__Written exercise__: Only the lines from the one containing "for existing in" down to the one containing "before = set(bpy.data.objects)", inclusive, are to be quoted exactly.

[Records from a collection]
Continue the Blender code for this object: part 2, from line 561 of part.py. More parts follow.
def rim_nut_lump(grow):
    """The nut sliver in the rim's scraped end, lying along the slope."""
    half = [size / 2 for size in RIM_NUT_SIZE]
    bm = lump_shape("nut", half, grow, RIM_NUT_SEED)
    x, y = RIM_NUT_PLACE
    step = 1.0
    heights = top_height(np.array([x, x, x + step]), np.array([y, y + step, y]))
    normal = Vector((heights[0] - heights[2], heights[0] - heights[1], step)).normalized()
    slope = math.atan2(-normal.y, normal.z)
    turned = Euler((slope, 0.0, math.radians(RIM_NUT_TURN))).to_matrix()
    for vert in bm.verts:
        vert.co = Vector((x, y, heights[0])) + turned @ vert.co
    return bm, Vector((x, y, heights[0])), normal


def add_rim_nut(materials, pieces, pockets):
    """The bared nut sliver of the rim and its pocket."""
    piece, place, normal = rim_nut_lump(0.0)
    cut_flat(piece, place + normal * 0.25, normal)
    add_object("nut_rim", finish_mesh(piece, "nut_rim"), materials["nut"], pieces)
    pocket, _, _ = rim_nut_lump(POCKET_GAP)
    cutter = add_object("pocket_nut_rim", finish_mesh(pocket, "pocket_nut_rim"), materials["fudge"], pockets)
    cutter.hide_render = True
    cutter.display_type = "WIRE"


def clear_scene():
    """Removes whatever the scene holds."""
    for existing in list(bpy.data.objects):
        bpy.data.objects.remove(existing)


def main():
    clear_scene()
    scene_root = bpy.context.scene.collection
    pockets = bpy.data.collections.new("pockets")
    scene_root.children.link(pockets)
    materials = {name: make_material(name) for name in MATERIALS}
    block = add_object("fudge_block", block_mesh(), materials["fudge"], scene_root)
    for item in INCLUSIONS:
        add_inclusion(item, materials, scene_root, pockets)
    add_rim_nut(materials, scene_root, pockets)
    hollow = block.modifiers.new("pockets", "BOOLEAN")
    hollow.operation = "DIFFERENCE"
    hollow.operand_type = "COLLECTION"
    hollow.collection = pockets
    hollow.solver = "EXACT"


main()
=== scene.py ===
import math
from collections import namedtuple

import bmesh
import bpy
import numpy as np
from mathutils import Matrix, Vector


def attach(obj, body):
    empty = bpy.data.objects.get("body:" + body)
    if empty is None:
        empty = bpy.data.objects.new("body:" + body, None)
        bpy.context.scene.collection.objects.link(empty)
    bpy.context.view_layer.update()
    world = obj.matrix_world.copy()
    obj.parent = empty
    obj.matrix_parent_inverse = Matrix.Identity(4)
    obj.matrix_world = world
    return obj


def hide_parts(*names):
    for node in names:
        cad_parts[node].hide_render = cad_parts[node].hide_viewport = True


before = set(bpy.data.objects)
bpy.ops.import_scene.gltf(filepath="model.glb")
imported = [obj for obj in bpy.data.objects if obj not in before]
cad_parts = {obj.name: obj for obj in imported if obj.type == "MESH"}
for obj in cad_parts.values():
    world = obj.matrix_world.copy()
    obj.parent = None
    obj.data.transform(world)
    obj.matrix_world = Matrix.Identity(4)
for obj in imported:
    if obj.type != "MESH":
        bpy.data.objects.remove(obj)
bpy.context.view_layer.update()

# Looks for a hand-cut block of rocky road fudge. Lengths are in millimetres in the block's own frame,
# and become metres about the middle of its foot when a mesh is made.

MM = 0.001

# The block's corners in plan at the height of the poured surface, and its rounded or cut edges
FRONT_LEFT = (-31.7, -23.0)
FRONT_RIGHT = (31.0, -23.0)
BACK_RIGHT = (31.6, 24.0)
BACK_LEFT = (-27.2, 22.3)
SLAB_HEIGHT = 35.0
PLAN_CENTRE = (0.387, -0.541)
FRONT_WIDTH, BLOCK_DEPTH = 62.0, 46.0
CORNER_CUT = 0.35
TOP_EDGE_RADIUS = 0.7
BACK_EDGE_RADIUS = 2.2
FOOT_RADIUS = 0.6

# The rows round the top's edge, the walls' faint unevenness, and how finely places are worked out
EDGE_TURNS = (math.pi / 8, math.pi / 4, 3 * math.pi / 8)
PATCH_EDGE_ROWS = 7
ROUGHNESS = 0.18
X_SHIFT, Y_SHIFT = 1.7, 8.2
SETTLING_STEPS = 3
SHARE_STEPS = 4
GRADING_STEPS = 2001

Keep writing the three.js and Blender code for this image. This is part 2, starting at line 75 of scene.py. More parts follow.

__Result for this task__:
    for existing in list(bpy.data.objects):
        bpy.data.objects.remove(existing)


def main():
    clear_scene()
    scene_root = bpy.context.scene.collection
    pockets = bpy.data.collections.new("pockets")
    scene_root.children.link(pockets)
    materials = {name: make_material(name) for name in MATERIALS}
    block = add_object("fudge_block", block_mesh(), materials["fudge"], scene_root)
    for item in INCLUSIONS:
        add_inclusion(item, materials, scene_root, pockets)
    add_rim_nut(materials, scene_root, pockets)
    hollow = block.modifiers.new("pockets", "BOOLEAN")
    hollow.operation = "DIFFERENCE"
    hollow.operand_type = "COLLECTION"
    hollow.collection = pockets
    hollow.solver = "EXACT"


main()
=== scene.py ===
import math
from collections import namedtuple

import bmesh
import bpy
import numpy as np
from mathutils import Matrix, Vector


def attach(obj, body):
    empty = bpy.data.objects.get("body:" + body)
    if empty is None:
        empty = bpy.data.objects.new("body:" + body, None)
        bpy.context.scene.collection.objects.link(empty)
    bpy.context.view_layer.update()
    world = obj.matrix_world.copy()
    obj.parent = empty
    obj.matrix_parent_inverse = Matrix.Identity(4)
    obj.matrix_world = world
    return obj


def hide_parts(*names):
    for node in names:
        cad_parts[node].hide_render = cad_parts[node].hide_viewport = True


before = set(bpy.data.objects)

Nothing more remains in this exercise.